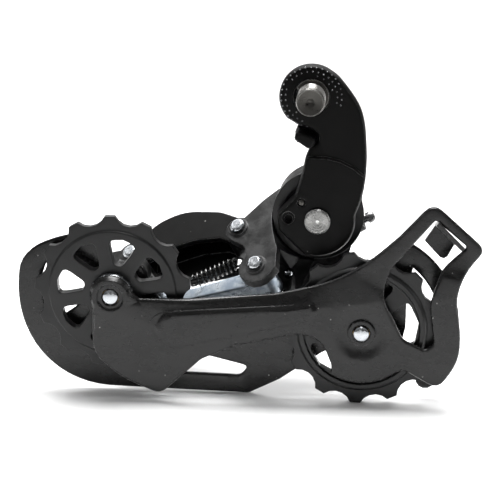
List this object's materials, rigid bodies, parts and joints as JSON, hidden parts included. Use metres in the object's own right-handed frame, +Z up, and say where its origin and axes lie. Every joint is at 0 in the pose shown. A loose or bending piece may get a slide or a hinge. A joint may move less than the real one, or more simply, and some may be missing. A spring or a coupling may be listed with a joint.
{
  "type": "rear derailleur",
  "caption": "Long-cage rear bicycle derailleur with hanger bolt, sprung pivots, parallelogram links, hooked cage and toothed jockey pulleys.",
  "frame": {"origin": "on the mounting bolt's axis, in the plane of the bracket's face that meets the frame's hanger", "axes": "+X towards the rear of the bicycle, +Y outboard along the bolt from the hanger to the bolt's head, +Z up"},
  "size_m": [0.1624, 0.0514, 0.1178],
  "materials": {
    "satin_black_plate": "semi-gloss black electrocoat",
    "matte_black_casting": "matte black powder coat",
    "grey_casting": "mottled grey-black coated zinc casting",
    "black_plastic": "moulded black nylon",
    "dark_steel": "blackened steel, turned",
    "bright_zinc": "bright zinc plated steel",
    "plated_link": "bluish spangled zinc plate",
    "spring_steel": "oiled black spring steel",
    "bronze": "sintered bronze"
  },
  "bodies": {
    "bracket": {"bracket": "matte_black_casting", "stop_plate": "matte_black_casting", "bolt_snap_ring": "dark_steel", "b_axle": "bright_zinc", "b_axle_circlip": "dark_steel", "spring_anchor_pin": "dark_steel"},
    "mounting_bolt": {"mounting_bolt": "dark_steel"},
    "upper_knuckle": {"b_knuckle": "grey_casting", "b_tension_screw": "bright_zinc", "limit_screw_high": "bright_zinc", "limit_screw_low": "bright_zinc", "b_seal_ring": "black_plastic", "b_spring": "spring_steel", "link_pin_upper_outer": "bright_zinc", "link_pin_upper_inner": "bright_zinc"},
    "outer_link": {"outer_link": "satin_black_plate", "cable_anchor_plate": "bright_zinc", "cable_anchor_bolt": "bright_zinc"},
    "inner_link": {"inner_link": "plated_link", "return_spring": "spring_steel"},
    "lower_knuckle": {"p_knuckle": "grey_casting", "p_spring": "spring_steel", "link_pin_lower_outer": "bright_zinc", "link_pin_lower_inner": "bright_zinc"},
    "cage": {"outer_cage_plate": "satin_black_plate", "inner_cage_plate": "satin_black_plate", "p_axle": "dark_steel", "guide_axle": "bright_zinc", "tension_axle": "bright_zinc", "guide_bushing": "bronze", "tension_bushing": "bronze", "guide_dust_cap_inner": "bright_zinc", "guide_dust_cap_outer": "bright_zinc", "tension_dust_cap_inner": "bright_zinc", "tension_dust_cap_outer": "bright_zinc"},
    "guide_pulley": {"guide_pulley": "black_plastic"},
    "tension_pulley": {"tension_pulley": "black_plastic"}
  },
  "joints": [
    {"name": "mounting_bolt_spin", "type": "hinge", "parent": "bracket", "child": "mounting_bolt", "pos_m": [0, 0, 0], "axis": [0, 1, 0], "continuous": true},
    {"name": "upper_pivot", "type": "hinge", "parent": "bracket", "child": "upper_knuckle", "pos_m": [0.0026, 0, -0.0435], "axis": [0, 1, 0], "range_deg": [-25, 0], "stiffness_Nm_per_rad": 0.5, "springref_deg": 45.84},
    {"name": "outer_link_swing", "type": "hinge", "parent": "upper_knuckle", "child": "outer_link", "pos_m": [-0.0257, 0.007, -0.0493], "axis": [-0.328, -0.569, 0.7541], "range_deg": [0, 62], "stiffness_Nm_per_rad": 0.25, "springref_deg": -34.38},
    {"name": "inner_link_swing", "type": "hinge", "parent": "upper_knuckle", "child": "inner_link", "pos_m": [-0.01837, -0.0087, -0.05796], "axis": [-0.328, -0.569, 0.7541], "range_deg": [0, 62]},
    {"name": "lower_knuckle_swing", "type": "hinge", "parent": "outer_link", "child": "lower_knuckle", "pos_m": [-0.06575, 0.01376, -0.06162], "axis": [-0.328, -0.569, 0.7541], "range_deg": [-62, 0]},
    {"name": "cage_swing", "type": "hinge", "parent": "lower_knuckle", "child": "cage", "pos_m": [-0.0634, 0, -0.0653], "axis": [0, 1, 0], "range_deg": [0, 115], "stiffness_Nm_per_rad": 0.15, "springref_deg": -85.94},
    {"name": "guide_pulley_spin", "type": "hinge", "parent": "cage", "child": "guide_pulley", "pos_m": [-0.0684, 0, -0.068], "axis": [0, 1, 0], "continuous": true},
    {"name": "tension_pulley_spin", "type": "hinge", "parent": "cage", "child": "tension_pulley", "pos_m": [0.0188, 0, -0.0792], "axis": [0, 1, 0], "continuous": true}
  ],
  "couplings": [
    {"joint": "inner_link_swing", "follows": "outer_link_swing", "ratio": 1},
    {"joint": "lower_knuckle_swing", "follows": "outer_link_swing", "ratio": -1}
  ]
}
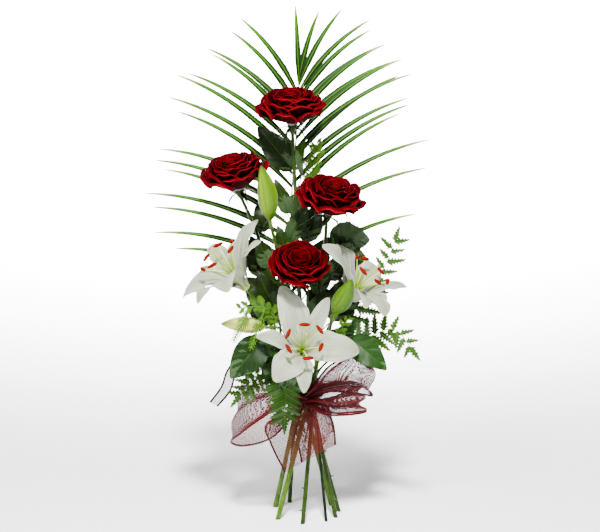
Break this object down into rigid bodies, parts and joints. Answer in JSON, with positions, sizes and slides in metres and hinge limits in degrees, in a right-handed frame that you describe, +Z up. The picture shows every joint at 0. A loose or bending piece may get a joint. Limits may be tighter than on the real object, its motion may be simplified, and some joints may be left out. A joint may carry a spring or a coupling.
{
  "type": "mixed flower bouquet",
  "caption": "Hand-tied spiral bouquet of red roses, white lilies, buds, a palm frond, ferns and broad leaves with a mesh ribbon bow, standing on its own splayed cut stems.",
  "frame": {"origin": "under the middle of the bunch's bounding box, on the surface that the cut stems stand on", "axes": "+Z up along the bunch, -Y towards its front with the lilies, +X to the right seen from the front"},
  "size_m": [0.401, 0.219, 0.7173],
  "materials": {
    "rose_petal": "velvety crimson petal",
    "rose_green": "waxy dark green stem and leaf",
    "lily_tepal": "satin white tepal with a green midrib",
    "lily_stamen": "pale green filament with rust-orange pollen",
    "lily_green": "smooth mid-green stem and leaf",
    "bud_green": "satin lime-green bud",
    "bud_cream": "satin cream bud",
    "palm_leaf": "glossy ribbed palm leaflet",
    "fern_leaf": "leathery bright green fern",
    "cedar_leaf": "scaly light green sprig",
    "broad_leaf": "glossy dark green leaf",
    "twine": "twisted natural fibre",
    "ribbon_mesh": "burgundy open mesh with wired edges"
  },
  "bodies": {
    "root": {"rose_top_bloom": "rose_petal", "rose_top_stem": "rose_green", "rose_left_bloom": "rose_petal", "rose_left_stem": "rose_green", "rose_right_bloom": "rose_petal", "rose_right_stem": "rose_green", "rose_front_bloom": "rose_petal", "rose_front_stem": "rose_green", "lily_front_tepals": "lily_tepal", "lily_front_stamens": "lily_stamen", "lily_front_stem": "lily_green", "lily_left_tepals": "lily_tepal", "lily_left_stamens": "lily_stamen", "lily_left_stem": "lily_green", "lily_right_tepals": "lily_tepal", "lily_right_stamens": "lily_stamen", "lily_right_stem": "lily_green", "bud_upright": "bud_green", "bud_right": "bud_green", "bud_left": "bud_cream", "palm_frond": "palm_leaf", "fern_high_right": "fern_leaf", "fern_low_right": "fern_leaf", "fern_left": "fern_leaf", "fern_front": "fern_leaf", "cedar_left": "cedar_leaf", "cedar_right": "cedar_leaf", "cedar_tall": "cedar_leaf", "foliage_left": "broad_leaf", "foliage_right": "broad_leaf", "tie_twine": "twine", "ribbon_bow": "ribbon_mesh"}
  },
  "joints": []
}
────
Given request —
Output the entries verbatim.

Exercise output —
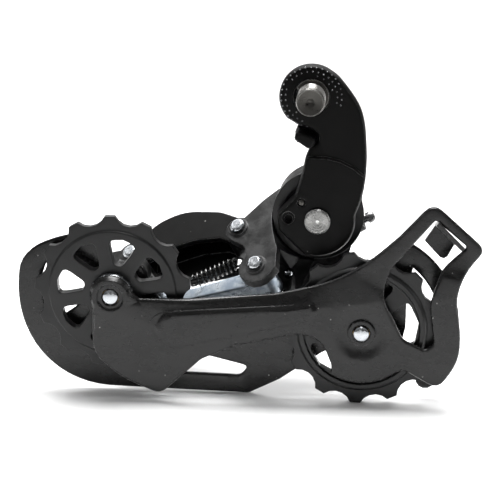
List this object's materials, rigid bodies, parts and joints as JSON, hidden parts included. Use metres in the object's own right-handed frame, +Z up, and say where its origin and axes lie. Every joint is at 0 in the pose shown. A loose or bending piece may get a slide or a hinge. A joint may move less than the real one, or more simply, and some may be missing. A spring or a coupling may be listed with a joint.
{
  "type": "rear derailleur",
  "caption": "Long-cage rear bicycle derailleur with hanger bolt, sprung pivots, parallelogram links, hooked cage and toothed jockey pulleys.",
  "frame": {"origin": "on the mounting bolt's axis, in the plane of the bracket's face that meets the frame's hanger", "axes": "+X towards the rear of the bicycle, +Y outboard along the bolt from the hanger to the bolt's head, +Z up"},
  "size_m": [0.1624, 0.0514, 0.1178],
  "materials": {
    "satin_black_plate": "semi-gloss black electrocoat",
    "matte_black_casting": "matte black powder coat",
    "grey_casting": "mottled grey-black coated zinc casting",
    "black_plastic": "moulded black nylon",
    "dark_steel": "blackened steel, turned",
    "bright_zinc": "bright zinc plated steel",
    "plated_link": "bluish spangled zinc plate",
    "spring_steel": "oiled black spring steel",
    "bronze": "sintered bronze"
  },
  "bodies": {
    "bracket": {"bracket": "matte_black_casting", "stop_plate": "matte_black_casting", "bolt_snap_ring": "dark_steel", "b_axle": "bright_zinc", "b_axle_circlip": "dark_steel", "spring_anchor_pin": "dark_steel"},
    "mounting_bolt": {"mounting_bolt": "dark_steel"},
    "upper_knuckle": {"b_knuckle": "grey_casting", "b_tension_screw": "bright_zinc", "limit_screw_high": "bright_zinc", "limit_screw_low": "bright_zinc", "b_seal_ring": "black_plastic", "b_spring": "spring_steel", "link_pin_upper_outer": "bright_zinc", "link_pin_upper_inner": "bright_zinc"},
    "outer_link": {"outer_link": "satin_black_plate", "cable_anchor_plate": "bright_zinc", "cable_anchor_bolt": "bright_zinc"},
    "inner_link": {"inner_link": "plated_link", "return_spring": "spring_steel"},
    "lower_knuckle": {"p_knuckle": "grey_casting", "p_spring": "spring_steel", "link_pin_lower_outer": "bright_zinc", "link_pin_lower_inner": "bright_zinc"},
    "cage": {"outer_cage_plate": "satin_black_plate", "inner_cage_plate": "satin_black_plate", "p_axle": "dark_steel", "guide_axle": "bright_zinc", "tension_axle": "bright_zinc", "guide_bushing": "bronze", "tension_bushing": "bronze", "guide_dust_cap_inner": "bright_zinc", "guide_dust_cap_outer": "bright_zinc", "tension_dust_cap_inner": "bright_zinc", "tension_dust_cap_outer": "bright_zinc"},
    "guide_pulley": {"guide_pulley": "black_plastic"},
    "tension_pulley": {"tension_pulley": "black_plastic"}
  },
  "joints": [
    {"name": "mounting_bolt_spin", "type": "hinge", "parent": "bracket", "child": "mounting_bolt", "pos_m": [0, 0, 0], "axis": [0, 1, 0], "continuous": true},
    {"name": "upper_pivot", "type": "hinge", "parent": "bracket", "child": "upper_knuckle", "pos_m": [0.0026, 0, -0.0435], "axis": [0, 1, 0], "range_deg": [-25, 0], "stiffness_Nm_per_rad": 0.5, "springref_deg": 45.84},
    {"name": "outer_link_swing", "type": "hinge", "parent": "upper_knuckle", "child": "outer_link", "pos_m": [-0.0257, 0.007, -0.0493], "axis": [-0.328, -0.569, 0.7541], "range_deg": [0, 62], "stiffness_Nm_per_rad": 0.25, "springref_deg": -34.38},
    {"name": "inner_link_swing", "type": "hinge", "parent": "upper_knuckle", "child": "inner_link", "pos_m": [-0.01837, -0.0087, -0.05796], "axis": [-0.328, -0.569, 0.7541], "range_deg": [0, 62]},
    {"name": "lower_knuckle_swing", "type": "hinge", "parent": "outer_link", "child": "lower_knuckle", "pos_m": [-0.06575, 0.01376, -0.06162], "axis": [-0.328, -0.569, 0.7541], "range_deg": [-62, 0]},
    {"name": "cage_swing", "type": "hinge", "parent": "lower_knuckle", "child": "cage", "pos_m": [-0.0634, 0, -0.0653], "axis": [0, 1, 0], "range_deg": [0, 115], "stiffness_Nm_per_rad": 0.15, "springref_deg": -85.94},
    {"name": "guide_pulley_spin", "type": "hinge", "parent": "cage", "child": "guide_pulley", "pos_m": [-0.0684, 0, -0.068], "axis": [0, 1, 0], "continuous": true},
    {"name": "tension_pulley_spin", "type": "hinge", "parent": "cage", "child": "tension_pulley", "pos_m": [0.0188, 0, -0.0792], "axis": [0, 1, 0], "continuous": true}
  ],
  "couplings": [
    {"joint": "inner_link_swing", "follows": "outer_link_swing", "ratio": 1},
    {"joint": "lower_knuckle_swing", "follows": "outer_link_swing", "ratio": -1}
  ]
}
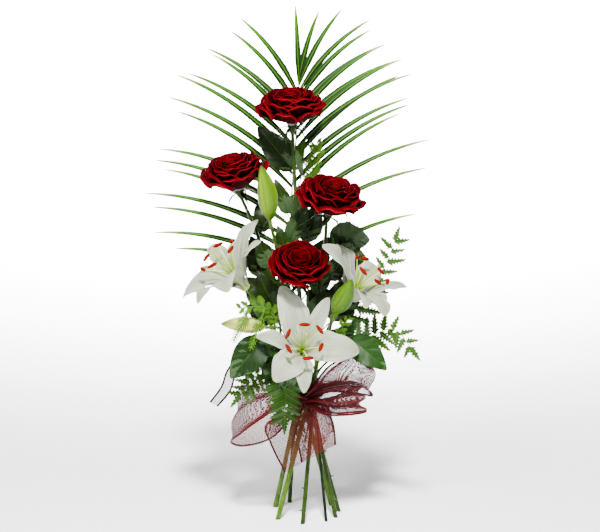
Break this object down into rigid bodies, parts and joints. Answer in JSON, with positions, sizes and slides in metres and hinge limits in degrees, in a right-handed frame that you describe, +Z up. The picture shows every joint at 0. A loose or bending piece may get a joint. Limits may be tighter than on the real object, its motion may be simplified, and some joints may be left out. A joint may carry a spring or a coupling.
{
  "type": "mixed flower bouquet",
  "caption": "Hand-tied spiral bouquet of red roses, white lilies, buds, a palm frond, ferns and broad leaves with a mesh ribbon bow, standing on its own splayed cut stems.",
  "frame": {"origin": "under the middle of the bunch's bounding box, on the surface that the cut stems stand on", "axes": "+Z up along the bunch, -Y towards its front with the lilies, +X to the right seen from the front"},
  "size_m": [0.401, 0.219, 0.7173],
  "materials": {
    "rose_petal": "velvety crimson petal",
    "rose_green": "waxy dark green stem and leaf",
    "lily_tepal": "satin white tepal with a green midrib",
    "lily_stamen": "pale green filament with rust-orange pollen",
    "lily_green": "smooth mid-green stem and leaf",
    "bud_green": "satin lime-green bud",
    "bud_cream": "satin cream bud",
    "palm_leaf": "glossy ribbed palm leaflet",
    "fern_leaf": "leathery bright green fern",
    "cedar_leaf": "scaly light green sprig",
    "broad_leaf": "glossy dark green leaf",
    "twine": "twisted natural fibre",
    "ribbon_mesh": "burgundy open mesh with wired edges"
  },
  "bodies": {
    "root": {"rose_top_bloom": "rose_petal", "rose_top_stem": "rose_green", "rose_left_bloom": "rose_petal", "rose_left_stem": "rose_green", "rose_right_bloom": "rose_petal", "rose_right_stem": "rose_green", "rose_front_bloom": "rose_petal", "rose_front_stem": "rose_green", "lily_front_tepals": "lily_tepal", "lily_front_stamens": "lily_stamen", "lily_front_stem": "lily_green", "lily_left_tepals": "lily_tepal", "lily_left_stamens": "lily_stamen", "lily_left_stem": "lily_green", "lily_right_tepals": "lily_tepal", "lily_right_stamens": "lily_stamen", "lily_right_stem": "lily_green", "bud_upright": "bud_green", "bud_right": "bud_green", "bud_left": "bud_cream", "palm_frond": "palm_leaf", "fern_high_right": "fern_leaf", "fern_low_right": "fern_leaf", "fern_left": "fern_leaf", "fern_front": "fern_leaf", "cedar_left": "cedar_leaf", "cedar_right": "cedar_leaf", "cedar_tall": "cedar_leaf", "foliage_left": "broad_leaf", "foliage_right": "broad_leaf", "tie_twine": "twine", "ribbon_bow": "ribbon_mesh"}
  },
  "joints": []
}